Peralatan elektronik, seperti televisi, radio, kulkas dan telepon seluler, bisa
dimiliki sejumlah warga walaupun operasinya mengandalkan aki. Dan untuk
perangkat televisi masih berwarna hitam dan putih saja. Dan untuk tayangan
televisi hanya sebagai pemberi informasi untuk menonton berita saja.
Hutan Larangan |
Kemudian ketika kita memasuki Kampung Naga setelah melewati
jalan setapak dan menuruni anak tangga yang berjumlah 439 itu, di sebelah kanan
di samping Sungai Ciwulan juga terdapat Hutan Larangan, hutan yang dimana baik
orang luar bahkan warga sekitar pun di larang atau tidak di perkenankan untuk mnginjakkan
kaki sedikitpun disana. Untuk menginjakkan kaki saja sangat dilarang apalagi mengambil
, menebang kayu, atau dedaunan atau ranting-ranting yang ada atau yang berjatuhan
bahkan sudah lapuk sekalipun karena semua itu akan menyebabkan terjadinya
kerusakan kelestarian alam hutan tersebut sendiri seperti dapat menyebabkan
terjadinya erosi, banjir dan sebagainya karena itu Cuma dari kata pamali.
Mereka mengenal kata pamali yang berarti itu di larang dan mereka tidak akan
berani untuk melanggar yang namanya pamali tersebut.
Selanjutnya dari segi arsitektur bangunan, semua
warna bangunan tidak di perkenankan untuk mngecat rumah mereka masing-masing
dengan berbagai warna tetapi semua hanya memakai cat putih ini lebih di karenakan
supaya tidak adanya kesenjangan sosial, semua yang ada di sini sama sederajat
tidak ada yang membedakan satu sama lain. Kemudian untuk teras dan dapur yang
saling berhadapan kalau di tanya mereka menjawab dengan humor karena kalauo
kita butuh cabe tidak perlu ke depan-depan cukup ke tetangga. Tapi mungkin
karena lebih mengedepankan supaya mereka semakin dekat dan kalau ada sesuatu
dapat saling membantu dan juga melengkapi dengan mudah.

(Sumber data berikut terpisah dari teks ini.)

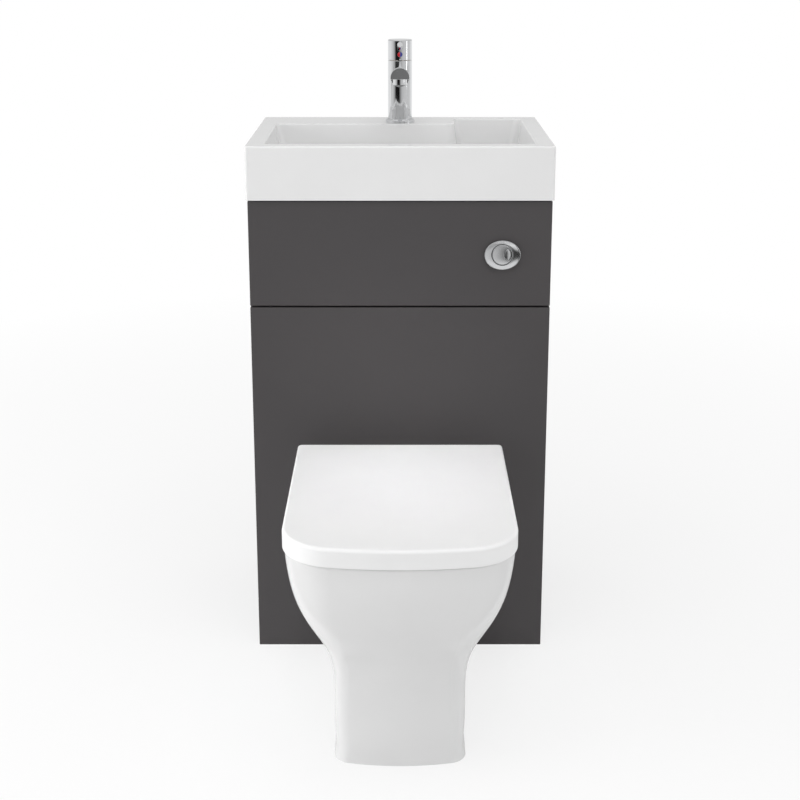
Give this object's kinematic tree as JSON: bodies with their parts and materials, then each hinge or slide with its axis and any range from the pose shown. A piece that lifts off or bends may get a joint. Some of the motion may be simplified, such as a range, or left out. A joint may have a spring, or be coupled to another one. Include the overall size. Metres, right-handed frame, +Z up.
{
  "type": "toilet and vanity combination unit",
  "caption": "Slim dark grey cabinet with a ceramic basin and mixer tap on top, a concealed cistern with a dual flush button, and a back-to-wall toilet with a soft-square lid",
  "frame": {"origin": "on the floor at the wall plane, mid-width of the cabinet", "axes": "+X to the right as seen from the front, +Y to the wall, +Z up; the front faces -Y"},
  "size_m": [0.5, 0.846, 1.0273],
  "materials": {
    "cabinet_board": "matt lacquer",
    "ceramic": "glossy glaze",
    "seat_plastic": "glossy",
    "chrome": "polished",
    "white_plastic": "moulded",
    "grey_plastic": "moulded",
    "rubber": "matt",
    "brass": "turned",
    "steel": "zinc plated",
    "index_plug": "red and blue halves"
  },
  "bodies": {
    "unit": {"basin": "ceramic", "basin_overflow_ring": "chrome", "bottom_rail_back": "cabinet_board", "bottom_rail_front": "cabinet_board", "cistern_cover": "white_plastic", "cistern_nuts": "white_plastic", "cistern_shelf": "cabinet_board", "cistern_tank": "white_plastic", "corner_blocks": "cabinet_board", "fill_valve_body": "white_plastic", "flush_bezel": "chrome", "flush_button_nut": "white_plastic", "flush_button_sleeve": "white_plastic", "flush_pipe": "white_plastic", "flush_valve_body": "white_plastic", "flush_valve_seal": "rubber", "front_panel_pegs": "grey_plastic", "hinge_bolt_nuts": "grey_plastic", "hinge_posts": "chrome", "lower_front_panel": "cabinet_board", "middle_rail": "cabinet_board", "pan_connector": "white_plastic", "pan_floor_brackets": "grey_plastic", "pan_seals": "rubber", "pan_side_screws": "chrome", "side_panel_left": "cabinet_board", "side_panel_right": "cabinet_board", "tap_aerator": "chrome", "tap_base_ring": "chrome", "tap_body": "chrome", "tap_cartridge": "grey_plastic", "tap_cartridge_nut": "brass", "tap_fixing_nut": "brass", "tap_fixing_stud": "steel", "toilet_pan": "ceramic", "top_rail_back": "cabinet_board", "top_rail_front": "cabinet_board", "trap_body": "white_plastic", "trap_cup": "white_plastic", "trap_nuts": "white_plastic", "upper_front_panel": "cabinet_board", "wall_brackets": "steel", "waste_back_nut": "white_plastic", "waste_body": "chrome", "waste_pipe": "white_plastic", "waste_seal": "rubber"},
    "seat_ring": {"seat_ring": "seat_plastic", "seat_ring_buffers": "rubber"},
    "seat_lid": {"seat_lid": "seat_plastic", "seat_lid_buffers": "rubber"},
    "large_button": {"flush_button_large": "chrome"},
    "small_button": {"flush_button_small": "chrome"},
    "plunger": {"flush_valve_plunger": "white_plastic"},
    "float": {"fill_valve_float": "grey_plastic"},
    "turret": {"tap_turret": "chrome"},
    "handle": {"tap_stem": "chrome", "tap_handle": "chrome", "tap_lever": "chrome", "tap_index_plug": "index_plug"},
    "plug": {"waste_plug": "chrome"}
  },
  "joints": [
    {"name": "seat_ring_hinge", "type": "hinge", "parent": "unit", "child": "seat_ring", "pos_m": [0, -0.436, 0.382], "axis": [-1, 0, 0], "range_deg": [0, 95]},
    {"name": "seat_lid_hinge", "type": "hinge", "parent": "seat_ring", "child": "seat_lid", "pos_m": [0, -0.436, 0.382], "axis": [1, 0, 0], "range_deg": [-95, 0]},
    {"name": "flush_button_large_press", "type": "slide", "parent": "unit", "child": "large_button", "axis": [0, 1, 0], "range_m": [0, 0.006], "stiffness_N_per_m": 900, "springref_m": -0.002},
    {"name": "flush_button_small_press", "type": "slide", "parent": "unit", "child": "small_button", "axis": [0, 1, 0], "range_m": [0, 0.005], "stiffness_N_per_m": 600, "springref_m": -0.002},
    {"name": "flush_valve_lift", "type": "slide", "parent": "unit", "child": "plunger", "axis": [0, 0, 1], "range_m": [0, 0.018]},
    {"name": "fill_valve_float_slide", "type": "slide", "parent": "unit", "child": "float", "axis": [0, 0, 1], "range_m": [-0.04, 0]},
    {"name": "tap_turn", "type": "hinge", "parent": "unit", "child": "turret", "pos_m": [0, -0.068, 0.987], "axis": [0, 0, 1], "range_deg": [-50, 50]},
    {"name": "tap_lift", "type": "hinge", "parent": "turret", "child": "handle", "pos_m": [0, -0.068, 0.987], "axis": [-1, 0, 0], "range_deg": [0, 18]},
    {"name": "waste_plug_press", "type": "slide", "parent": "unit", "child": "plug", "axis": [0, 0, 1], "range_m": [-0.008, 0]}
  ],
  "couplings": [
    {"joint": "flush_valve_lift", "follows": "flush_button_large_press", "ratio": 3}
  ]
}
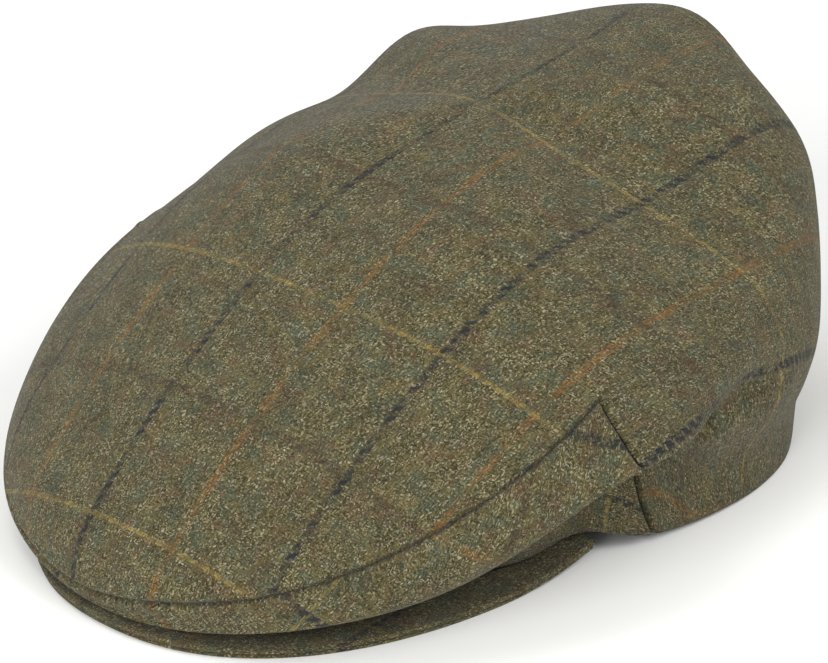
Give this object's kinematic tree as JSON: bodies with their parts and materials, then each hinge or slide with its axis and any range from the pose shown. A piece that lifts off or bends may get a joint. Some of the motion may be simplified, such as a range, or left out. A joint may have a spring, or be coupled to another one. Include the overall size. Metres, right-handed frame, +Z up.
{
  "type": "tweed flat cap",
  "caption": "Soft flat cap in checked tweed: a top panel drawn forward over a low front panel and a stiff peak, hollow and open below for a head.",
  "frame": {"origin": "centre of the bounding box, on the surface that the cap lies on", "axes": "+Z up, -Y toward the front edge of the peak, +X toward the wearer's left"},
  "size_m": [0.2141, 0.2731, 0.1183],
  "materials": {
    "tweed_top": "woven wool twill with a faint check, matte",
    "tweed_front": "woven wool twill with a faint check, matte",
    "tweed_peak": "woven wool twill stretched over a board, matte",
    "tweed_under": "woven wool twill, matte"
  },
  "bodies": {
    "root": {"top_panel": "tweed_top", "front_panel": "tweed_front", "peak": "tweed_peak", "peak_under": "tweed_under"}
  },
  "joints": []
}
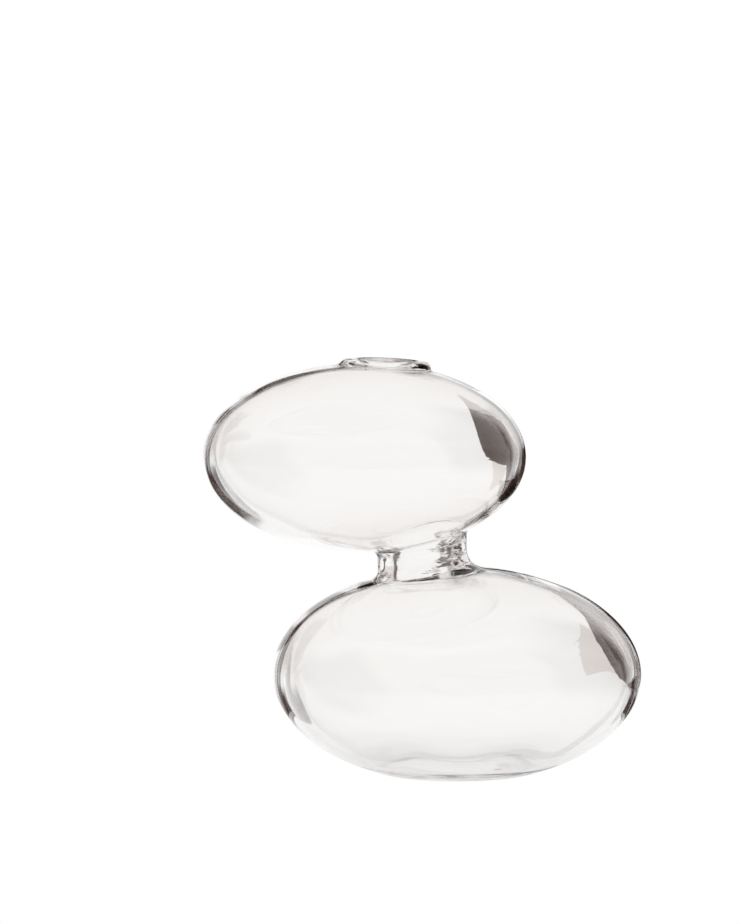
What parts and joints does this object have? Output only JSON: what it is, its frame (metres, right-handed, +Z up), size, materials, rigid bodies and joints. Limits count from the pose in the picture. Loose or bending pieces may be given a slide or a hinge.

Kemudian mengapa semua
bangunan menghadap arah timur, Abah Maun menjelaskan bahwa selain menyesuaikan
dengan keadaan lahan dan menjaga kebersihan, juga agar sinar matahari bisa
langsung sampai ke dalam rumah-rumah tanpa terhalangi oleh bangunan lain. Untuk
membuat sebuah rumah atau memperbaikinya, hampir semua masyarakat ikut
bergotong royong dalam pengerjaannya, sehingga pada proses pengerjaanya juga tidak
menggunakan jasa kuli bangunan.
Yang paling utama adalah keramah tamahan yang
mereka lakukan juga keterbukaan yang mereka tunjukkan. Dan masyarakat Kampung
Naga juga masih melestarikan adat yang ada dengan masih di laksanakannya upacara
adat yang dilaksakan.
Begitulah kira-kira cerita, sharing, deskripsi dari
saya tentang Kampung Naga. Belum afdol kalau kita ga belajar tentang culture
tourism di sini. Yang dekat dan mudah saja dulu yang kita pelu ketahui baru
setelah itu kita boleh vbelajar culture di Suku Baduy , Dayak atau yang
lainnya.
Setelah kami menginap kemudian esoknya kita
berkeliling Kampung Naga sekitar jam 10.00 WIB saya dan yang lain melanjutkan ODTW
kami ke destinasi selanjutnya yakni Kampung Sampiereun, lanjurt ke Bandungtepatnya
Lembang untuk menuju hotel dan beristirahat. Dan untuk
hari terakhir hari ketiga kami kita akan mengunjungi Museum Geologi dan Saung
Angklung Mang Udjo tidak ketinggalan ada jam untuk kami shopping alias
berbelanja oleh-oleh di daerah Jl. Riau dan Cihampelas.